Im Foyer sieht man auch einen „Muybridge Adler“ – auf einem Foto unterhalb der Zeichnung mit dem halben A und dem X von DAX. Ist das eine von dir abfotografierte Fotografie? Und ein Raster sehen wir hier auch, im Hintergrund. Eadweard Muybridge hat in seinem Studio für seine sequenzierten Bewegungsstudien zur Messung und Analyse von Bewegung auch Hintergrundwände mit einer klar erkennbaren Gitterstruktur verwendet. Etwas ‚Mathematisches‘, ‚Wissenschaftliches‘ kombiniert mit Kunst also auch hier… Welchen Zusammenhang machst du hier auf?
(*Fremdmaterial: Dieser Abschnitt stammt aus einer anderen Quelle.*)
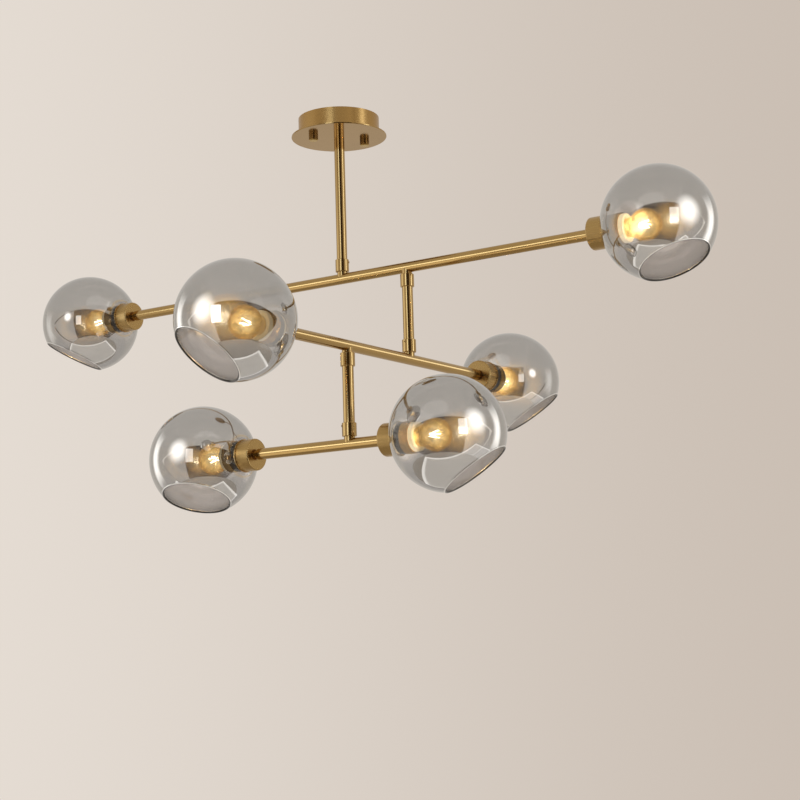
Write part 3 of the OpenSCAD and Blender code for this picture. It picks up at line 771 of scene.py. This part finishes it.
# the camera itself sees a plain pale wall, lighter on the left
sideways = sky.vector("DOT_PRODUCT", direction, to_right)
plain = sky.mix(sky.smooth(sideways, *PLAIN_EDGE), PLAIN_LEFT, PLAIN_RIGHT)
background = sky.add("ShaderNodeBackground")
sky.feed(background.inputs["Color"],
         sky.mix(sky.add("ShaderNodeLightPath").outputs["Is Camera Ray"], mirrored, plain))
sky.feed(sky.add("ShaderNodeOutputWorld").inputs[0], background.outputs[0])

# ---------------------------------------------------------------- lights

PANEL_TARGET = Vector((0.05, -0.05, -0.33))
WARM, WALL_WARM, TABLE_WARM, COOL = (1, 0.985, 0.96), (1, 0.96, 0.90), (1, 0.99, 0.97), (0.86, 1.0, 1.25)


def area_light(name, width, height, radiance, colour, shape="RECTANGLE"):
    light = bpy.data.lights.new(name, "AREA")
    light.shape = shape
    light.size, light.size_y = width, height
    light.energy = radiance * math.pi * width * height * (math.pi / 4 if shape == "DISK" else 1)
    light.color = colour
    return light


def glow_nodes(light):
    """The light's nodes, and the socket that scales its glow from point to point."""
    light.use_nodes = True
    return Tree(light.node_tree), light.node_tree.nodes["Emission"].inputs["Strength"]


def off_middle(nodes, shape="RECTANGLE"):
    """How far a point of an area light is off its middle: 0 there and 1 at the light's edge."""
    place = nodes.add("ShaderNodeNewGeometry").outputs["Parametric"]
    offset = nodes.vector("MULTIPLY", nodes.vector("SUBTRACT", place, (0.5, 0.5, 0.0)), (2.0, 2.0, 0.0))
    if shape == "DISK":
        return nodes.vector("LENGTH", offset)
    parts = nodes.axes(nodes.vector("ABSOLUTE", offset))
    return nodes.math("MAXIMUM", parts["X"], parts["Y"])


def hang(light, location, back):
    """Puts a light into the scene, with its back turned to the direction back."""
    obj = bpy.data.objects.new(light.name, light)
    obj.location = location
    obj.rotation_euler = back.to_track_quat("Z", "Y").to_euler()
    scene.collection.objects.link(obj)
    return obj


def only_for(light_obj, receivers):
    group = bpy.data.collections.new(light_obj.name + "_receivers")
    for r in receivers:
        group.objects.link(r)
    light_obj.light_linking.receiver_collection = group


def panel(name, receivers, azimuth, elevation, distance, width, height, radiance, shape="RECTANGLE", soft=0.0,
          colour=WARM):
    """A glowing panel that faces the fixture and lights only its receivers. azimuth is in degrees from the
    camera's side, to the photograph's right. soft is the share of its half width over which it fades out."""
    a, e = math.radians(azimuth), math.radians(elevation)
    back = (to_camera * math.cos(a) + to_right * math.sin(a)) * math.cos(e) + UP * math.sin(e)
    light = area_light(name, width, height, radiance, colour, shape)
    if soft:
        nodes, strength = glow_nodes(light)
        nodes.feed(strength, nodes.smooth(off_middle(nodes, shape), 1.0, 1.0 - soft))
    only_for(hang(light, PANEL_TARGET + back * distance, back), receivers)


def wall_panel(name, receivers, sign):
    """A big dim panel beside the camera. It lights only the part of the dark side that lies outwards, so
    its receivers mirror a pale wall there, and the other side's globes mirror the dark."""
    width, height, radiance = 9.6, 24.0, 0.50
    aside_at, ahead_at, height_at = 6.0, 4.8, -7.0       # its middle, from the fixture
    lit_from, least_reach = (0.60, 0.72), 0.05
    light = area_light(name, width, height, radiance, WALL_WARM)
    nodes, strength = glow_nodes(light)
    place = nodes.vector("SUBTRACT", nodes.add("ShaderNodeNewGeometry").outputs["Position"], PANEL_TARGET)
    reach = nodes.math("MAXIMUM", nodes.vector("DOT_PRODUCT", place, to_camera), least_reach)
    rise = nodes.math("DIVIDE", nodes.vector("DOT_PRODUCT", place, UP), reach)
    aside = nodes.math("DIVIDE", nodes.vector("DOT_PRODUCT", place, to_right * sign), reach)
    mask = nodes.math("MULTIPLY", nodes.smooth(rise, *DARK_TOP), nodes.smooth(rise, *DARK_BOTTOM))
    nodes.feed(strength, nodes.math("MULTIPLY", mask, nodes.smooth(aside, *lit_from)))
    location = PANEL_TARGET + to_right * sign * aside_at + to_camera * ahead_at + UP * height_at
    only_for(hang(light, location, to_right * sign), receivers)


def table_panel(name, receivers, middle, size, turn):
    """A pale rectangle below the fixture with a brighter edge. Each globe mirrors it beside its mouth."""
    table_z, inner_glow, edge = -1.48, 0.33, (0.90, 0.94)
    light = area_light(name, *size, 1.0, TABLE_WARM)
    nodes, strength = glow_nodes(light)
    nodes.feed(strength, nodes.remap(off_middle(nodes), *edge, inner_glow, 1.0))
    across = to_right * math.cos(math.radians(turn)) + to_camera * math.sin(math.radians(turn))
    obj = hang(light, (0, 0, 0), -UP)
    obj.matrix_world = (Matrix.Translation(to_right * middle[0] + to_camera * middle[1] + UP * table_z)
                        @ Matrix((across, (-UP).cross(across), -UP)).transposed().to_4x4())
    only_for(obj, receivers)


# The photograph shows one bright window on the outer side of each globe, so each side's panels light only its
# globes. It is smaller and fainter in the two globes that are farthest from the camera.
# name, receivers, azimuth outwards (or None for the side's strip) and the panel's other values
SIDE_PANELS = (
    ("_front_window", "front", 29, dict(elevation=1, distance=2.6, width=0.72, height=1.20, radiance=2.6)),
    ("_window", "middle", 28, dict(elevation=1, distance=2.6, width=0.70, height=1.20, radiance=1.15)),
    ("_key", "near", 53,
     dict(elevation=10, distance=2.6, width=2.6, height=2.6, radiance=2.4, shape="DISK", soft=1.0)),
    ("_far_window", "far", 30, dict(elevation=1, distance=2.6, width=0.62, height=1.00, radiance=1.1)),
    ("_far_key", "far", 58,
     dict(elevation=10, distance=2.6, width=1.1, height=1.1, radiance=3.0, shape="DISK", soft=1.0)),
    ("_strip", "near", None, dict(elevation=0, distance=2.8, width=1.5, height=3.4, radiance=1.7, soft=0.9)),
    ("_far_strip", "far", None,
     dict(elevation=0, distance=2.8, width=1.5, height=2.2, radiance=0.5, soft=0.9)),
)
STRIP_AZIMUTH = {"left": 113, "right": 104}
# the panel below each group of globes: its middle to the photograph's right and towards the camera (m),
# its size (m) and its turn (degrees)
TABLES = {
    "left": (("_table", "near", (-0.38, -0.27), (2.1, 1.6), 0),
             ("_far_table", "far", (-0.38, -0.36), (2.1, 1.4), 0)),
    "right": (("_table", "near", (0.85, 0.34), (2.9, 1.7), 15),
              ("_far_table", "far", (0.85, 0.0), (2.9, 1.7), 15)),
}
# Brass: bright lines in the upright tubes and the drum, and one along each arm.
BRASS_PANELS = (
    ("upright_left_line", "upright",
     dict(azimuth=-23, elevation=0, distance=2.9, width=0.86, height=2.6, radiance=2.1, colour=COOL)),
    ("upright_right_line", "upright",
     dict(azimuth=73, elevation=0, distance=2.9, width=0.75, height=2.6, radiance=2.2, colour=COOL)),
    ("upright_left_side", "upright",
     dict(azimuth=-90, elevation=0, distance=2.9,
          width=2.6, height=2.6, radiance=0.8, soft=0.6, colour=COOL)),
    ("drum_fill", "drum",
     dict(azimuth=12, elevation=18, distance=2.9, width=2.9, height=2.2, radiance=0.42, soft=0.4)),
    ("arm_x_line", "arms_x",
     dict(azimuth=-67, elevation=4, distance=2.9,
          width=1.7, height=0.95, radiance=2.3, soft=0.25, colour=COOL)),
    ("arm_x_below", "arms_x",
     dict(azimuth=-67, elevation=-32, distance=2.9, width=2.4, height=2.2, radiance=0.55, soft=0.4)),
    ("arm_y_line", "arms_y",
     dict(azimuth=112, elevation=10, distance=2.9,
          width=1.7, height=0.75, radiance=1.7, soft=0.25, colour=COOL)),
)

LEFT_SIDE = ("arm_1_left", "arm_2_front", "arm_3_left")
FAR_SIDE = ("arm_1_left", "arm_2_back")
meshes = [o for o in scene.objects if o.type == "MESH" and o is not floor]
glassy = [o for o in meshes if o.name.startswith(tuple(SOCKETS)) and not o.name.endswith("_cup")]
metal = [o for o in meshes if o not in glassy]
for side, sign in (("left", -1), ("right", 1)):
    glass = [o for o in glassy if o.name.startswith(LEFT_SIDE) == (side == "left")]
    near = [o for o in glass if not o.name.startswith(FAR_SIDE)]
    front = [o for o in near if o.name.startswith("arm_2_front")]
    groups = {"near": near, "front": front, "middle": [o for o in near if o not in front],
              "far": [o for o in glass if o not in near]}
    wall_panel(side + "_wall", glass + metal, sign)
    for label, group, azimuth, values in SIDE_PANELS:
        if groups[group]:
            outwards = STRIP_AZIMUTH[side] if azimuth is None else azimuth
            panel(side + label, groups[group], azimuth=sign * outwards, **values)
    for label, group, middle, size, turn in TABLES[side]:
        table_panel(side + label, groups[group], middle, size, turn)
groups = {"arms_x": [o for o in metal if o.name in ("arm_1_tube", "arm_3_tube")],
          "arms_y": [o for o in metal if o.name == "arm_2_tube"],
          "drum": [o for o in metal if o.name == "canopy_drum"]}
groups["upright"] = [o for o in metal if o not in groups["arms_x"] and o not in groups["arms_y"]]
for label, group, values in BRASS_PANELS:
    panel(label, groups[group], **values)

# ---------------------------------------------------------------- picture

scene.view_settings.view_transform = "Standard"
scene.view_settings.look = "None"
scene.cycles.max_bounces = 14
scene.cycles.transparent_max_bounces = 24
scene.cycles.glossy_bounces = 8
scene.cycles.sample_clamp_indirect = 6.0

# a faint bloom round the brightest spots, as in the photograph
scene.use_nodes = True
compositor = Tree(scene.node_tree)
compositor.tree.nodes.clear()
layers = compositor.add("CompositorNodeRLayers")
bloom = compositor.add("CompositorNodeGlare", glare_type="BLOOM", quality="HIGH",
                       Threshold=1.2, Strength=0.35, Size=0.25)
picture = compositor.add("CompositorNodeComposite")
compositor.feed(bloom.inputs["Image"], layers.outputs["Image"])
compositor.feed(picture.inputs["Image"], bloom.outputs["Image"])
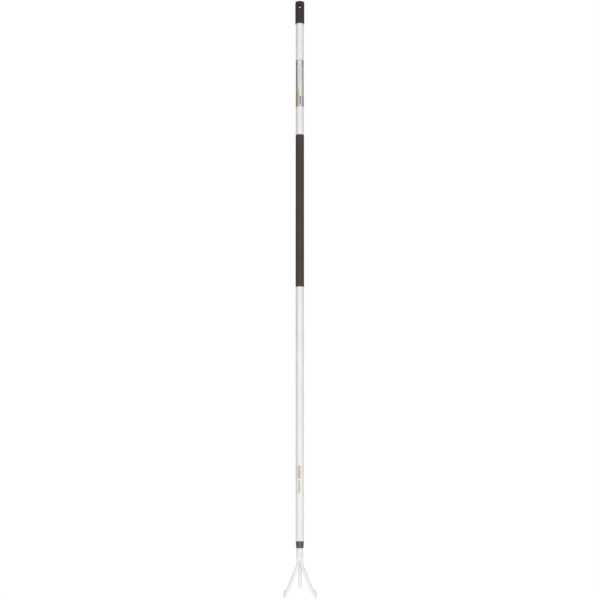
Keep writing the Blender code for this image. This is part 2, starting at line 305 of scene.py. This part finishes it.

Bei einem etwas unscharfen Schwarzweißfoto vor Kästchen (wieder graue Kästchen, Raster, s. o.) denken viele gleich an Muybridge, ist es ja auch. Das Motiv stammt aus einer seiner Bildreihen, die einen auffliegenden Adler zeigt. Ich nutze eben das eine Foto, auf dem der Adler aussieht wie ein weggeworfener, kaputter Regenschirm. Der Adler ist der Dämmerungshelfer für die Börsenbegriffe.

Seit Kurzem lebst du als Stipendiat in Rom, in der Villa Massimo. Was machst du dort? Wie erlebst du die Stadt Rom als ein Künstler, der sonst in Hamburg lebt und in Düsseldorf lehrt?

Ich lese viel, ich werde, wenn ich nach Berlin komme, in circa sechzehn Etappen Rom umwandert haben und froh über die Erfahrung sein und dann mit den Fotos arbeiten, die ich gemacht habe und auch zeichnen. Und sonst genieße ich das Klima, die Helligkeit, die alle Gegenstände wie freigestellt scheinen lässt, und vor allem die Gespräche mit den anderen, die den Rompreis erhalten haben und deshalb hier sind, frage mich, ob ich verdient habe, dort zu sein und bejahe das einfach mal vorläufig.

Hat die Wahl des Ausstellungstitels auch etwas mit Stimmungen zu tun, die du seit deiner Ankunft in Rom erlebst?

Nein, die Bilder habe ich fast alle in Deutschland gemacht; der Titel kommentiert weder Rom noch Berlin, sondern spricht zu den Bildern.